(Stored data)
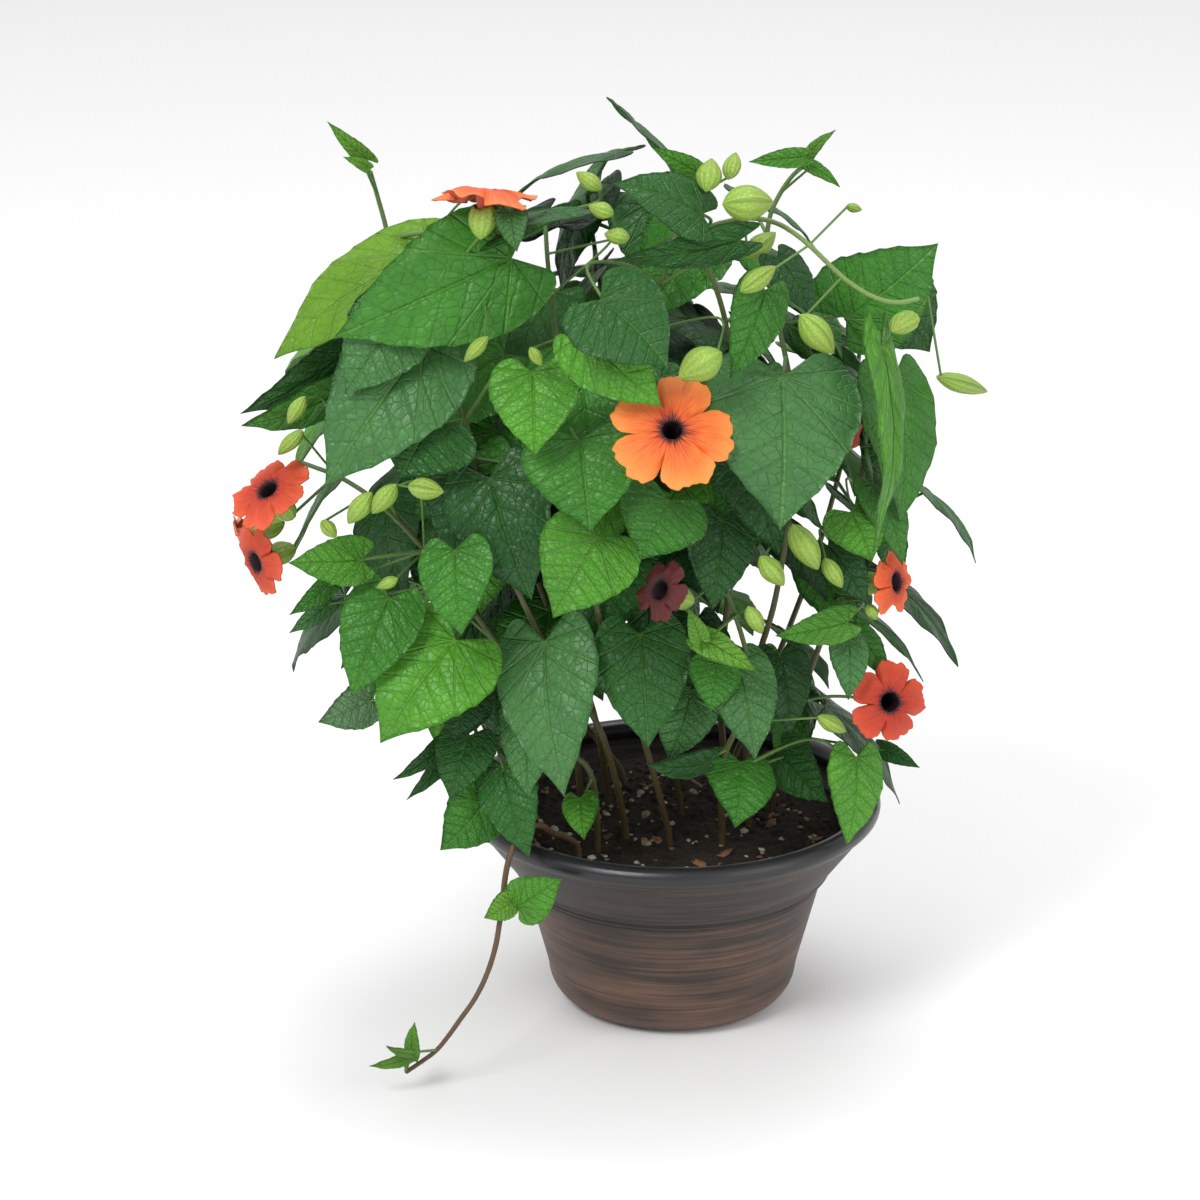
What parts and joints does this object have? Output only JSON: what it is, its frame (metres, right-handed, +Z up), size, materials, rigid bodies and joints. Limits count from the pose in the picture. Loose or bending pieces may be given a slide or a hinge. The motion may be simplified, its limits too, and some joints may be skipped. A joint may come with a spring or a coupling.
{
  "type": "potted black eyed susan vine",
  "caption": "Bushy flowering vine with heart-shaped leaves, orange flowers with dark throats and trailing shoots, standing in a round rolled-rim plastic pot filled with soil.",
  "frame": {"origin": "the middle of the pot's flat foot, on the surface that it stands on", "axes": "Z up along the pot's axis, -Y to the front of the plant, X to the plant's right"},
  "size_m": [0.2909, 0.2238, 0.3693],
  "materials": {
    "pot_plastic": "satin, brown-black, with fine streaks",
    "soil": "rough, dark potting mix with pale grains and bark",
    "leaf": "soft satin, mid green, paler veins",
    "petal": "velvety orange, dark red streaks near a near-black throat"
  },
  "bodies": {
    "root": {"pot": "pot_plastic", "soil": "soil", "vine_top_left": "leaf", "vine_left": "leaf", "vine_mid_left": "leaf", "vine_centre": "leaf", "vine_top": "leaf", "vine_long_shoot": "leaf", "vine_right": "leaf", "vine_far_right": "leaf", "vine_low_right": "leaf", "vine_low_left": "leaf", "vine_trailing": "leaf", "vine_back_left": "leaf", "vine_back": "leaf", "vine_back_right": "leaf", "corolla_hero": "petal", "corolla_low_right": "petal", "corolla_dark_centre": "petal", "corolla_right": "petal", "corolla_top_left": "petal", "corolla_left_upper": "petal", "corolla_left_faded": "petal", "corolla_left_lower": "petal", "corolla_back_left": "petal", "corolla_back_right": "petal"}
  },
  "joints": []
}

(What you should do) Each line must be given again exactly as written above.

(Output)
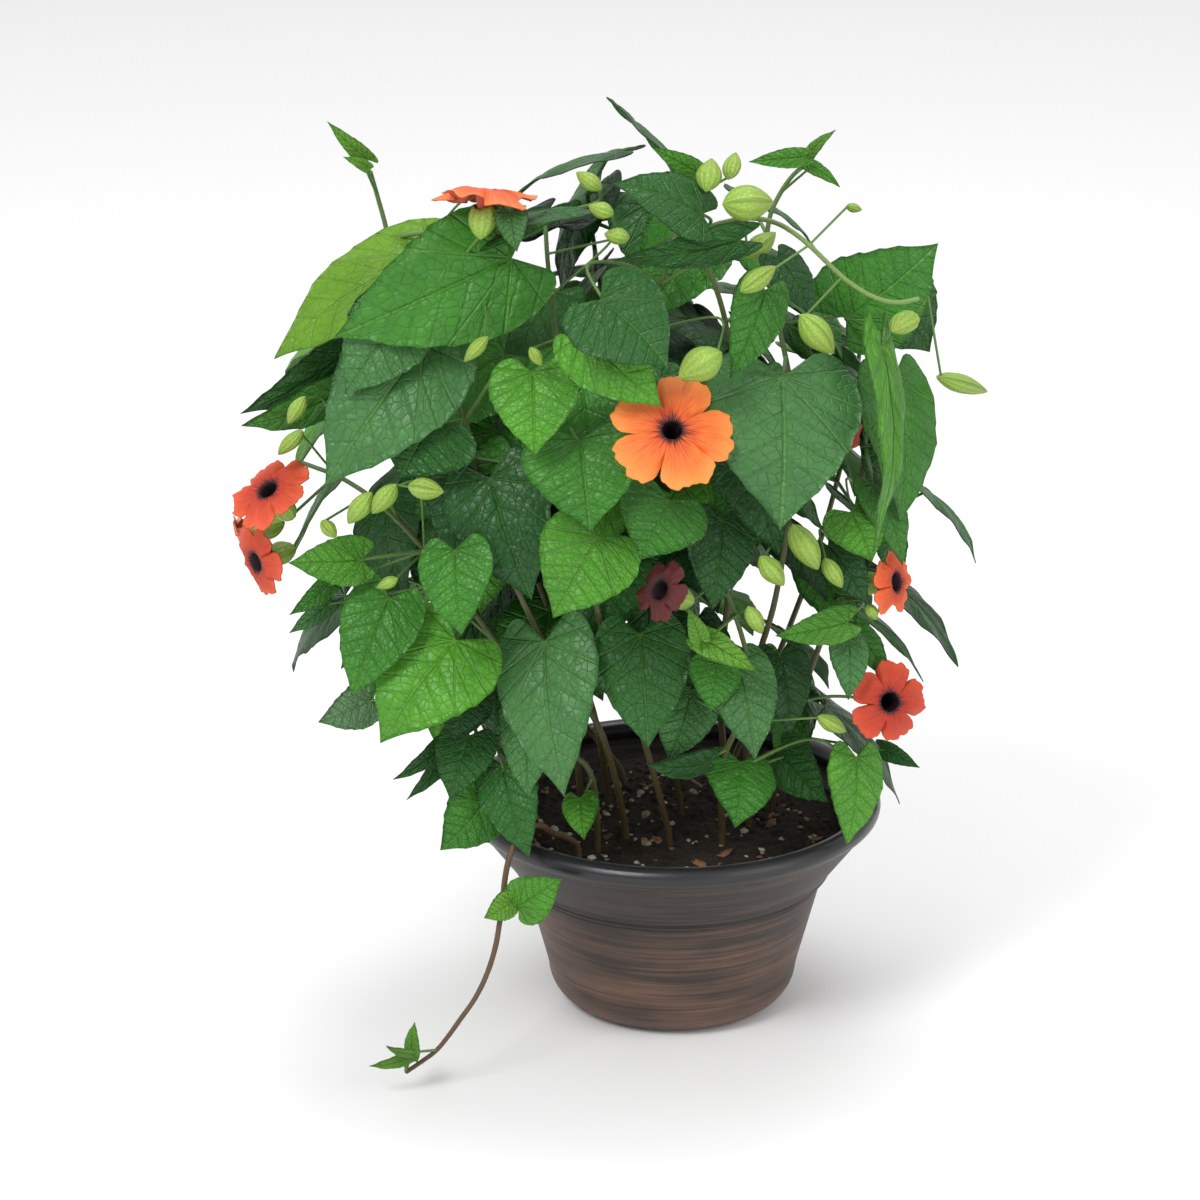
What parts and joints does this object have? Output only JSON: what it is, its frame (metres, right-handed, +Z up), size, materials, rigid bodies and joints. Limits count from the pose in the picture. Loose or bending pieces may be given a slide or a hinge. The motion may be simplified, its limits too, and some joints may be skipped. A joint may come with a spring or a coupling.
{
  "type": "potted black eyed susan vine",
  "caption": "Bushy flowering vine with heart-shaped leaves, orange flowers with dark throats and trailing shoots, standing in a round rolled-rim plastic pot filled with soil.",
  "frame": {"origin": "the middle of the pot's flat foot, on the surface that it stands on", "axes": "Z up along the pot's axis, -Y to the front of the plant, X to the plant's right"},
  "size_m": [0.2909, 0.2238, 0.3693],
  "materials": {
    "pot_plastic": "satin, brown-black, with fine streaks",
    "soil": "rough, dark potting mix with pale grains and bark",
    "leaf": "soft satin, mid green, paler veins",
    "petal": "velvety orange, dark red streaks near a near-black throat"
  },
  "bodies": {
    "root": {"pot": "pot_plastic", "soil": "soil", "vine_top_left": "leaf", "vine_left": "leaf", "vine_mid_left": "leaf", "vine_centre": "leaf", "vine_top": "leaf", "vine_long_shoot": "leaf", "vine_right": "leaf", "vine_far_right": "leaf", "vine_low_right": "leaf", "vine_low_left": "leaf", "vine_trailing": "leaf", "vine_back_left": "leaf", "vine_back": "leaf", "vine_back_right": "leaf", "corolla_hero": "petal", "corolla_low_right": "petal", "corolla_dark_centre": "petal", "corolla_right": "petal", "corolla_top_left": "petal", "corolla_left_upper": "petal", "corolla_left_faded": "petal", "corolla_left_lower": "petal", "corolla_back_left": "petal", "corolla_back_right": "petal"}
  },
  "joints": []
}